REQUIREMENTS >>
Reproduce, word for word, every line from the first one down to the line containing "from FreeCAD import Vector", and nothing else.

--- BEGIN DATASET CONTENT ---

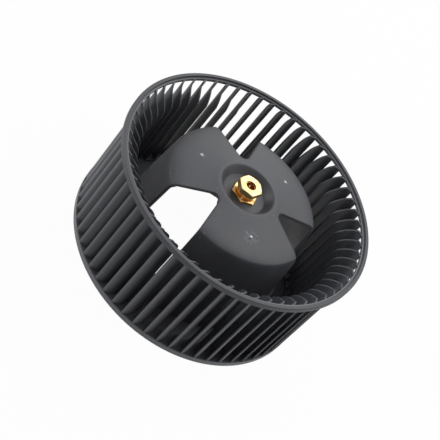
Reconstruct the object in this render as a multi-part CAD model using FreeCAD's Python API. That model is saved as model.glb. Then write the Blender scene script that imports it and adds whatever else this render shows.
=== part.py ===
import FreeCAD, Part
import math
import os
from FreeCAD import Vector

# Forward-curved blower wheel of a range hood, with its brass shaft collet and lock nut.
# Millimetres. +Z is the axis of the wheel. The wheel stands on its hub-end ring at Z = 0,
# with the open inlet at the top. The origin is the centre of that lower face.

# Inlet ring, at the top
inlet_ring_radius = 114.0
inlet_ring_width = 3.1
inlet_ring_height = 4.3
inlet_ledge_width = 2.0
inlet_ledge_drop = 1.7           # from the top of the ring down to the ledge inside it
inlet_ring_edge = 0.5

# Whole wheel and its hub-end plate
wheel_height = 99.4
plate_inset = 4.4                # from the outside of the inlet ring in to the plate's
plate_thickness = 2.6
rim_height = 4.8
rim_width = 17.0

# Blades
blade_count = 59
blade_tip_inset = 4.5            # from the outside of the inlet ring in to the blades' tips
blade_thickness = 1.4
blade_phase = 3.3                # degrees
blade_exit_angle = 72.0          # degrees between the blade and the wheel's radius at the tip
blade_bend_radius = 9.5
blade_turn = 67.0                # degrees that the blade bends, from the tip inwards
blade_straight = 8.2             # length of the straight inner part
blade_corner = ((3.6, 0.0), (4.6, 4.4), (14.9, 6.3), (17.8, 19.4))  # in from the tip, down from the ledge
blade_bite = 0.4                 # how far a blade runs into the rim
blade_top_step = 0.5             # from the ledge down to the blades' tops

# Hub dome, its three windows and its dish
dome_base_radius = 76.9
dome_shoulder_radius = 68.4
dome_shoulder_height = 88.3
dome_shoulder_rounding = 5.5
shoulder_middle_pull = 0.27
dome_crown_radius = 29.0
dome_crown_height = 93.5
dome_wall = 2.3
window_count = 3
window_phase = 5.8
window_side_angle = 30.0
window_apex_distance = 27.1
window_apex_rounding = 5.5
window_sill_height = 24.0
window_sill_rounding = 4.0
dish_lip_radius = 23.9
dish_lip_rise = 0.5
dish_lip_bevel = 1.5
dish_floor_radius = 19.2
dish_floor_height = 87.2
dish_floor_thickness = 3.0
boss_radius = 12.5
boss_length = 22.0

# Brass collet, moulded into the boss
shaft_bore = 8.0
shank_radius = 8.5
flange_across_flats = 21.0
flange_height = 2.7
flange_chamfer = 0.5
flange_turn = 40.0
neck_radius = 6.5                # at the root of the thread
jaw_length = 7.6
jaw_slot_width = 1.2
jaw_slot_foot = 0.8
jaw_slot_turn = 100.0
nose_radius = 4.9

# Brass lock nut
nut_across_flats = 19.0
nut_height = 5.0
nut_gap = 3.9                    # between the flange and the nut
nut_chamfer_angle = 30.0
nut_face_radius = 9.7
nut_turn = 8.3
nut_mouth_radius = 4.5
nut_clearance = 0.05             # running clearance of the thread
nut_seat_clearance = 0.3

axis = Vector(0, 0, 1)
origin = Vector(0, 0, 0)
plate_radius = inlet_ring_radius - plate_inset
blade_tip_radius = inlet_ring_radius - blade_tip_inset
dish_crown_height = dome_crown_height + dish_lip_rise


def point(radius, height):
    return Vector(radius, 0, height)


def polar(radius, degrees, height=0.0):
    turn = math.radians(degrees)
    return Vector(radius * math.cos(turn), radius * math.sin(turn), height)


def rounded_wire(corners):
    """A closed wire through corners (x, z, rounding), each rounded by an arc tangent to its sides."""
    spots = [point(x, z) for x, z, rounding in corners]
    edges = []
    ends = []
    for i, (x, z, rounding) in enumerate(corners):
        here = spots[i]
        if rounding == 0:
            ends.append((here, here))
            continue
        back = (spots[i - 1] - here).normalize()
        ahead = (spots[(i + 1) % len(spots)] - here).normalize()
        half = back.getAngle(ahead) / 2
        reach = rounding / math.tan(half)
        middle = (back + ahead).normalize()
        top = here + middle * (rounding / math.sin(half) - rounding)
        start = here + back * reach
        end = here + ahead * reach
        edges.append(Part.Arc(start, top, end).toShape())
        ends.append((start, end))
    for i in range(len(spots)):
        start = ends[i - 1][1]
        end = ends[i][0]
        if (end - start).Length > 1e-6:
            edges.append(Part.LineSegment(start, end).toShape())
    return Part.Wire(Part.__sortEdges__(edges))


def turned(corners):
    """The solid of revolution of a rounded outline about the wheel's axis."""
    return Part.Face(rounded_wire(corners)).revolve(origin, axis, 360)


def hexagon(across_flats, degrees, low, high):
    corner_radius = across_flats / math.sqrt(3)
    corners = [polar(corner_radius, degrees + 60 * i, low) for i in range(7)]
    return Part.Face(Part.makePolygon(corners)).extrude(axis * (high - low))


def chamfered_hexagon(across_flats, degrees, low, high, face_radius, angle, both_ends):
    """A hexagon bar whose corners are turned off by a cone, at the top or at both ends."""
    corner_radius = across_flats / math.sqrt(3)
    drop = (corner_radius - face_radius + 1) * math.tan(math.radians(angle))
    far = corner_radius + 1
    top = [(0, low), (far, low), (far, high - drop), (face_radius, high), (0, high)]
    if both_ends:
        top = [(0, low), (face_radius, low), (far, low + drop)] + top[2:]
    cone = turned([(x, z, 0) for x, z in top])
    return hexagon(across_flats, degrees, low, high).common(cone)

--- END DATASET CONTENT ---

COMPLETE OUTPUT >>
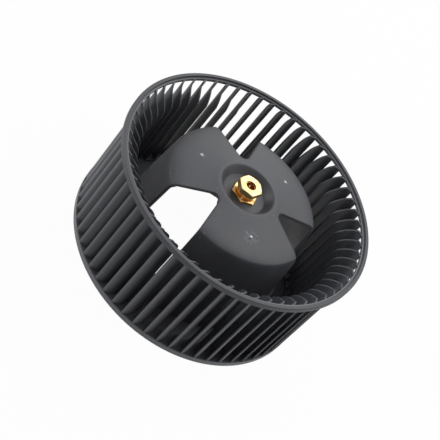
Reconstruct the object in this render as a multi-part CAD model using FreeCAD's Python API. That model is saved as model.glb. Then write the Blender scene script that imports it and adds whatever else this render shows.
=== part.py ===
import FreeCAD, Part
import math
import os
from FreeCAD import Vector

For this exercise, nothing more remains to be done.